In my opinion, this meeting was about far more than diplomacy.
The relationship between the United States and China now directly influences global trade flows, technology supply chains, energy markets, manufacturing, and even financial stability worldwide.
Large-scale commercial agreements discussed during the summit — especially around Boeing aircraft and engine purchases — were interpreted by markets as a signal that both sides still want to preserve economic cooperation despite ongoing strategic rivalry.
However, I think the most important detail is what was not fully resolved.
The Taiwan issue remains one of the most sensitive pressure points between both countries. Trump avoiding a firm commitment on Taiwan may have temporarily reduced immediate tension, but it does not eliminate the long-term geopolitical risk surrounding the region.
Tariffs are another critical factor.
Although trade restrictions and tariffs were not aggressively addressed during the summit, the unresolved trade imbalance between the two largest economies in the world continues affecting global manufacturing and investment flows.

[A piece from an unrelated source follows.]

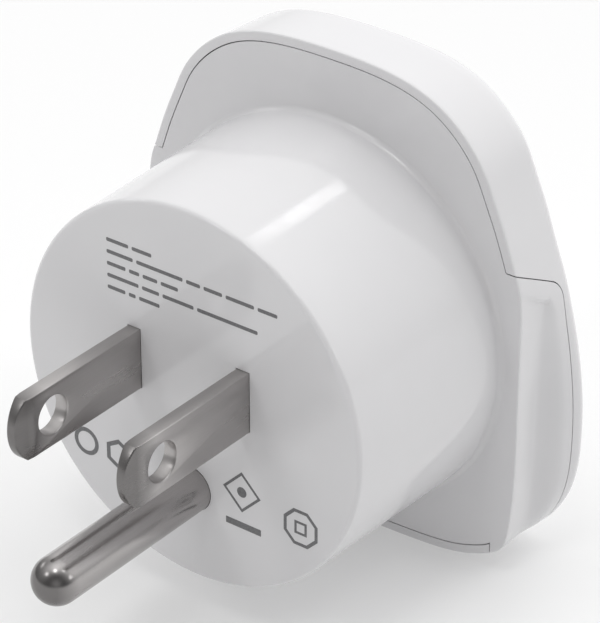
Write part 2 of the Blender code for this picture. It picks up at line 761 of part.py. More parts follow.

Personally, I see this summit less as a breakthrough agreement and more as an attempt to stabilize competition before it escalates further.
Markets currently do not expect the U.S. and China to become strategic allies again —
but investors do hope both sides can manage competition without triggering deeper economic fragmentation.
And going forward, decisions involving AI, semiconductors, energy security, and advanced technology exports will likely determine the true direction of this relationship.